• [WHAT THE EXERCISE ASKS]: Each entry must appear again exactly as it does in the source.

• [SUPPLIED DATA]:

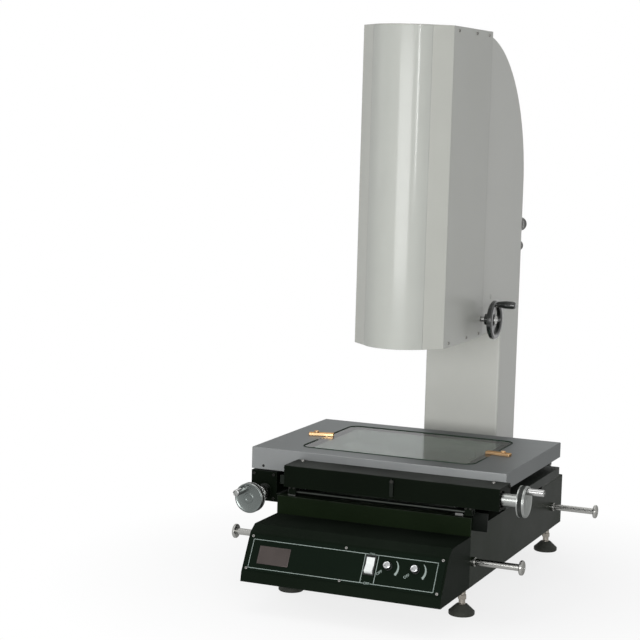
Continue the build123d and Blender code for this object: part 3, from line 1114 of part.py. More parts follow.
with BuildPart() as z_handwheel:
    with BuildSketch(Z_WHEEL_PLANE) as rim_ring:
        Circle(Z_WHEEL_RADIUS)
        Circle(Z_WHEEL_RIM_INNER, mode=Mode.SUBTRACT)
    extrude(rim_ring.sketch, amount=Z_WHEEL_RIM)
    chamfer(z_handwheel.edges().filter_by(GeomType.CIRCLE), 2.4)
    turned(Z_WHEEL_PLANE, Z_WHEEL_HUB_RADIUS, Z_HUB_START, Z_WHEEL_WEB + 2.0)
    with BuildSketch(Z_WHEEL_PLANE) as spokes:
        Rectangle(Z_SPOKE_WIDTH, 2 * Z_WHEEL_RIM_INNER + 3.0)
        Rectangle(2 * Z_WHEEL_RIM_INNER + 3.0, Z_SPOKE_WIDTH * 0.7)
    extrude(spokes.sketch, amount=Z_WHEEL_WEB)
    turned(Z_WHEEL_PLANE, GRIP_PIN_RADIUS, Z_WHEEL_WEB, Z_WHEEL_RIM + Z_GRIP_LENGTH - 4.0, Z_PIN)
    turned(Z_WHEEL_PLANE, Z_SHAFT_RADIUS, Z_HUB_START, Z_HUB_START + 8.0, mode=Mode.SUBTRACT)
finish(z_handwheel, "z_handwheel")

with BuildPart() as z_crank_grip:
    with BuildSketch(Plane(origin=Z_WHEEL_PLANE.from_local_coords((*Z_PIN, Z_WHEEL_RIM + GAP)),
                           x_dir=(0, 0, 1), z_dir=(0, 1, 0))) as grip_half:
        with BuildLine():
            Polyline((0, 0), (Z_GRIP_NECK_RADIUS, 0), (Z_GRIP_RADIUS, Z_GRIP_LENGTH * 0.45),
                     (Z_GRIP_RADIUS, Z_GRIP_LENGTH * 0.75), (Z_GRIP_RADIUS - 0.5, Z_GRIP_LENGTH - 2.0),
                     (Z_GRIP_RADIUS - 2.5, Z_GRIP_LENGTH), (0, Z_GRIP_LENGTH), close=True)
        make_face()
    revolve(grip_half.sketch, Axis(Z_WHEEL_PLANE.from_local_coords((*Z_PIN, 0)), (1, 0, 0)))
    turned(Z_WHEEL_PLANE, GRIP_PIN_RADIUS + RUN, Z_WHEEL_RIM, Z_WHEEL_RIM + Z_GRIP_LENGTH - 3.0, Z_PIN, Mode.SUBTRACT)
finish(z_crank_grip, "z_crank_grip")

# Optics: zoom lens with its turning ring, ring light, camera and the bracket that clamps the lens
LENS_SHOULDER = LENS_FRONT + LENS_FRONT_HEIGHT
LENS_NECK_TOP = LENS_SHOULDER + LENS_NECK_HEIGHT
LENS_BODY_TOP = LENS_NECK_TOP + 20.0 + LENS_BODY_HEIGHT
CAMERA_BOTTOM = LENS_BODY_TOP + LENS_TUBE_HEIGHT

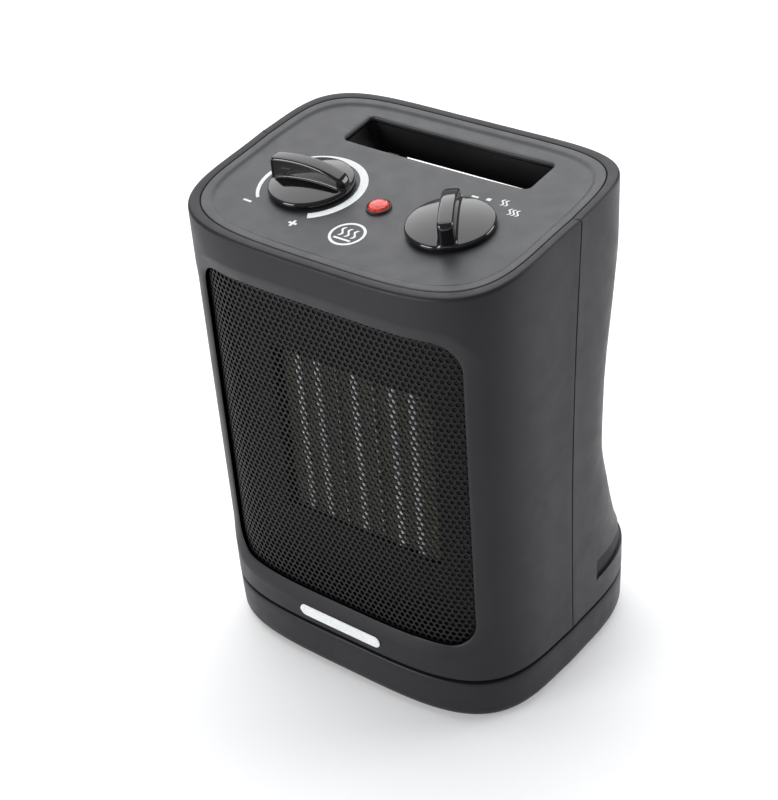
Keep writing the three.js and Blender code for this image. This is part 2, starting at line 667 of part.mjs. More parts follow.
function addTipSwitch() {
  const { x, y, radius } = PLUNGER;
  const hole = rod(radius + 0.4, x, y, 0, 15.2, 16);
  add(heater, "tip_switch", cut(block(x - 13, x + 13, y - 8, y + 8, BASE_BOTTOM + 2.3, 16.6), hole), "cream");
  add(heater, "tip_plunger", rod(radius, x, y, 0, 9, 16), "gloss");
  const coils = 2;
  const [low, high] = [9.7, 14.6];
  const points = [];
  for (let i = 0; i <= coils * 10; i++) {
    const angle = (i / 10) * 2 * Math.PI;
    const height = mix(low, high, i / (coils * 10));
    points.push(new THREE.Vector3(x + 2.2 * Math.cos(angle), y + 2.2 * Math.sin(angle), height));
  }
  const wire = new THREE.Shape().absarc(0, 0, 0.35, 0, 2 * Math.PI);
  const path = new THREE.CatmullRomCurve3(points);
  const coil = new THREE.ExtrudeGeometry(wire, { steps: 24, extrudePath: path, curveSegments: 2 });
  add(heater, "tip_spring", solid(coil), "steel");
}

addHousings();
addHousingScrews();
addPanel();
addHandlePocket();
addGrilles();
addBadge();
addControl("thermostat", -KNOB.x, THERMOSTAT_POINTER, "thermostat", THERMOSTAT_BODY);
addControl("mode", KNOB.x, MODE_POINTER, "rotary_switch", SWITCH_BODY);
addLamp();
addElementFrame();
addElement();
addFan();
addDeck();
addOscillationDrive();
addBase();
addTipSwitch();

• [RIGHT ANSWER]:
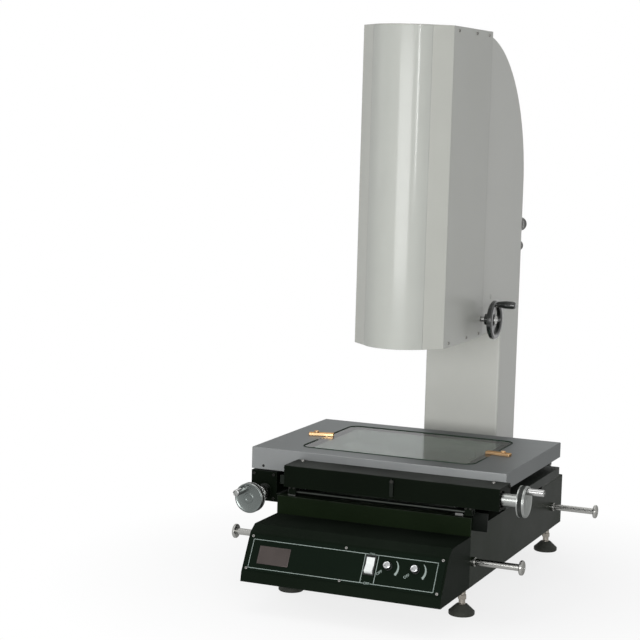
Continue the build123d and Blender code for this object: part 3, from line 1114 of part.py. More parts follow.
with BuildPart() as z_handwheel:
    with BuildSketch(Z_WHEEL_PLANE) as rim_ring:
        Circle(Z_WHEEL_RADIUS)
        Circle(Z_WHEEL_RIM_INNER, mode=Mode.SUBTRACT)
    extrude(rim_ring.sketch, amount=Z_WHEEL_RIM)
    chamfer(z_handwheel.edges().filter_by(GeomType.CIRCLE), 2.4)
    turned(Z_WHEEL_PLANE, Z_WHEEL_HUB_RADIUS, Z_HUB_START, Z_WHEEL_WEB + 2.0)
    with BuildSketch(Z_WHEEL_PLANE) as spokes:
        Rectangle(Z_SPOKE_WIDTH, 2 * Z_WHEEL_RIM_INNER + 3.0)
        Rectangle(2 * Z_WHEEL_RIM_INNER + 3.0, Z_SPOKE_WIDTH * 0.7)
    extrude(spokes.sketch, amount=Z_WHEEL_WEB)
    turned(Z_WHEEL_PLANE, GRIP_PIN_RADIUS, Z_WHEEL_WEB, Z_WHEEL_RIM + Z_GRIP_LENGTH - 4.0, Z_PIN)
    turned(Z_WHEEL_PLANE, Z_SHAFT_RADIUS, Z_HUB_START, Z_HUB_START + 8.0, mode=Mode.SUBTRACT)
finish(z_handwheel, "z_handwheel")

with BuildPart() as z_crank_grip:
    with BuildSketch(Plane(origin=Z_WHEEL_PLANE.from_local_coords((*Z_PIN, Z_WHEEL_RIM + GAP)),
                           x_dir=(0, 0, 1), z_dir=(0, 1, 0))) as grip_half:
        with BuildLine():
            Polyline((0, 0), (Z_GRIP_NECK_RADIUS, 0), (Z_GRIP_RADIUS, Z_GRIP_LENGTH * 0.45),
                     (Z_GRIP_RADIUS, Z_GRIP_LENGTH * 0.75), (Z_GRIP_RADIUS - 0.5, Z_GRIP_LENGTH - 2.0),
                     (Z_GRIP_RADIUS - 2.5, Z_GRIP_LENGTH), (0, Z_GRIP_LENGTH), close=True)
        make_face()
    revolve(grip_half.sketch, Axis(Z_WHEEL_PLANE.from_local_coords((*Z_PIN, 0)), (1, 0, 0)))
    turned(Z_WHEEL_PLANE, GRIP_PIN_RADIUS + RUN, Z_WHEEL_RIM, Z_WHEEL_RIM + Z_GRIP_LENGTH - 3.0, Z_PIN, Mode.SUBTRACT)
finish(z_crank_grip, "z_crank_grip")

# Optics: zoom lens with its turning ring, ring light, camera and the bracket that clamps the lens
LENS_SHOULDER = LENS_FRONT + LENS_FRONT_HEIGHT
LENS_NECK_TOP = LENS_SHOULDER + LENS_NECK_HEIGHT
LENS_BODY_TOP = LENS_NECK_TOP + 20.0 + LENS_BODY_HEIGHT
CAMERA_BOTTOM = LENS_BODY_TOP + LENS_TUBE_HEIGHT

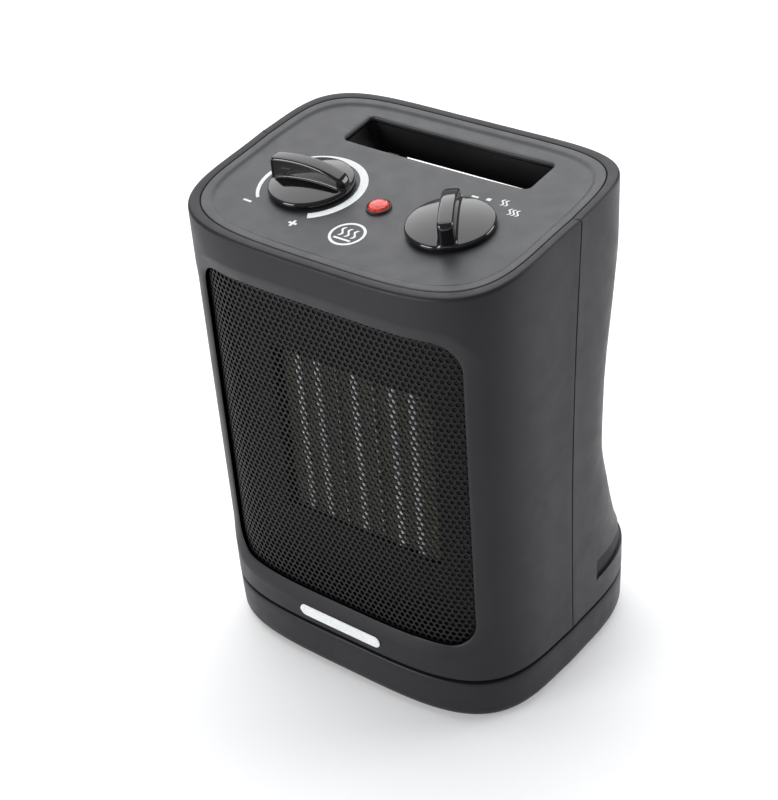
Keep writing the three.js and Blender code for this image. This is part 2, starting at line 667 of part.mjs. More parts follow.
function addTipSwitch() {
  const { x, y, radius } = PLUNGER;
  const hole = rod(radius + 0.4, x, y, 0, 15.2, 16);
  add(heater, "tip_switch", cut(block(x - 13, x + 13, y - 8, y + 8, BASE_BOTTOM + 2.3, 16.6), hole), "cream");
  add(heater, "tip_plunger", rod(radius, x, y, 0, 9, 16), "gloss");
  const coils = 2;
  const [low, high] = [9.7, 14.6];
  const points = [];
  for (let i = 0; i <= coils * 10; i++) {
    const angle = (i / 10) * 2 * Math.PI;
    const height = mix(low, high, i / (coils * 10));
    points.push(new THREE.Vector3(x + 2.2 * Math.cos(angle), y + 2.2 * Math.sin(angle), height));
  }
  const wire = new THREE.Shape().absarc(0, 0, 0.35, 0, 2 * Math.PI);
  const path = new THREE.CatmullRomCurve3(points);
  const coil = new THREE.ExtrudeGeometry(wire, { steps: 24, extrudePath: path, curveSegments: 2 });
  add(heater, "tip_spring", solid(coil), "steel");
}

addHousings();
addHousingScrews();
addPanel();
addHandlePocket();
addGrilles();
addBadge();
addControl("thermostat", -KNOB.x, THERMOSTAT_POINTER, "thermostat", THERMOSTAT_BODY);
addControl("mode", KNOB.x, MODE_POINTER, "rotary_switch", SWITCH_BODY);
addLamp();
addElementFrame();
addElement();
addFan();
addDeck();
addOscillationDrive();
addBase();
addTipSwitch();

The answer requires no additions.